Less money, fewer startups, lower sales. That’s a recipe for some long, cold nights.
Quick Hits
Google might have to give Rumble (a free speech touting video platform) a peek under its algorithmic kimono, says a judge. The dispute is over how much Do No Evil favors YouTube in search results. (I find it weird that Greenwald, in the original post, says Rumble is YouTube’s main competitor, I can’t recall hearing about them before this.)
Here is a Ben Evans quote that I am sure is in no way related.
I always used to feel that when people complained about how Google worked or how recommendation engines worked, what they were really complaining about is that the recommendation engine wasn't recommending their post.
According to Pinterest:
shoppers who visit Pinterest weekly outspend non-users by two times every month and have an 85% larger basket size.
But…
Pinterest’s partner Shopify’s 2022 research also backed that up, noting that intent to buy was the primary factor in an e-commerce platform’s revenue success: “With privacy laws that limit marketers’ ability to target ads and consumers who are better at blocking ad interruptions, it’s becoming tougher to get a decent return on advertising spend. The cost per click for paid search ads increased by 15% between the second and third quarters of 2021 alone.”
Also, realtime analytics for pins. You know, just in case you’re a true workaholic and need another excuse for 24/7 hours.
The Cybersecurity and Infrastructure Security Agency has released an alert covering the top malware strains of 2021. These included remote access trojans, banking trojans, information stealers, and ransomware. Most of these have been in use for more than 5 years. Lots of technical details at the link, including the Essential Eight mitigation strategies.
Digiday did a survey on daily social posting, which I will now recap a recap of. Responses show that more agencies were posting on a daily basis for clients despite no real change in the % that said these platforms drove revenue and a decrease in the % that say they're good for brand building.
Instagram to undertake a study of users’ race with an outside partner. What could go wrong?

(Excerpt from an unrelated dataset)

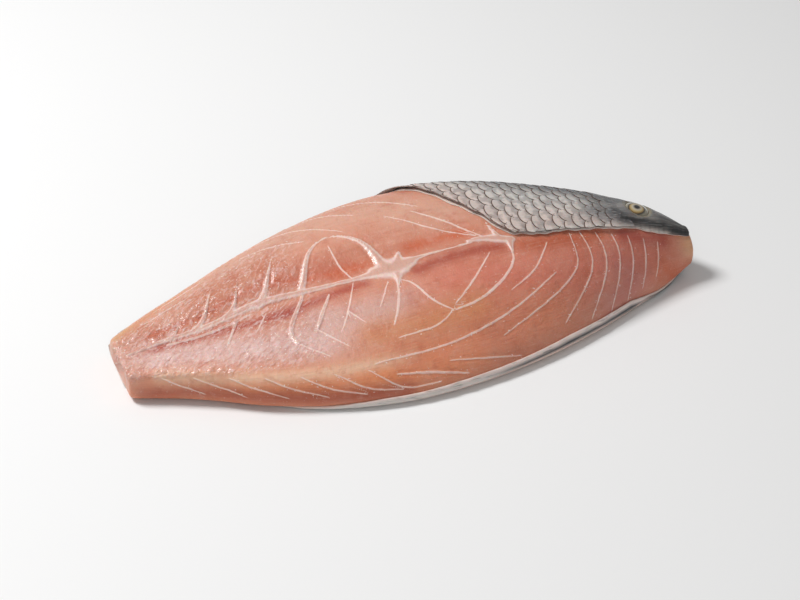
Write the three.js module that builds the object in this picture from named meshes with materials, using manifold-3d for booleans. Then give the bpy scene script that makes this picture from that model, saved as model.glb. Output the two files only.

Shopify had a rough earnings call and announced a 10% reduction in staff. But they are also making a strategic investment in Klaviyo, the ecomm focused email marketing tool. It makes sense based on the rise of Klaviyo and seems like a return to the core focus for Shopify.
More good news for Shopify. Bounty, a TikTok influencer marketing app that let’s brands pay customers for the engagement their TikToks generate (after the customer buys the product themselves), just raised a $5 million seed round.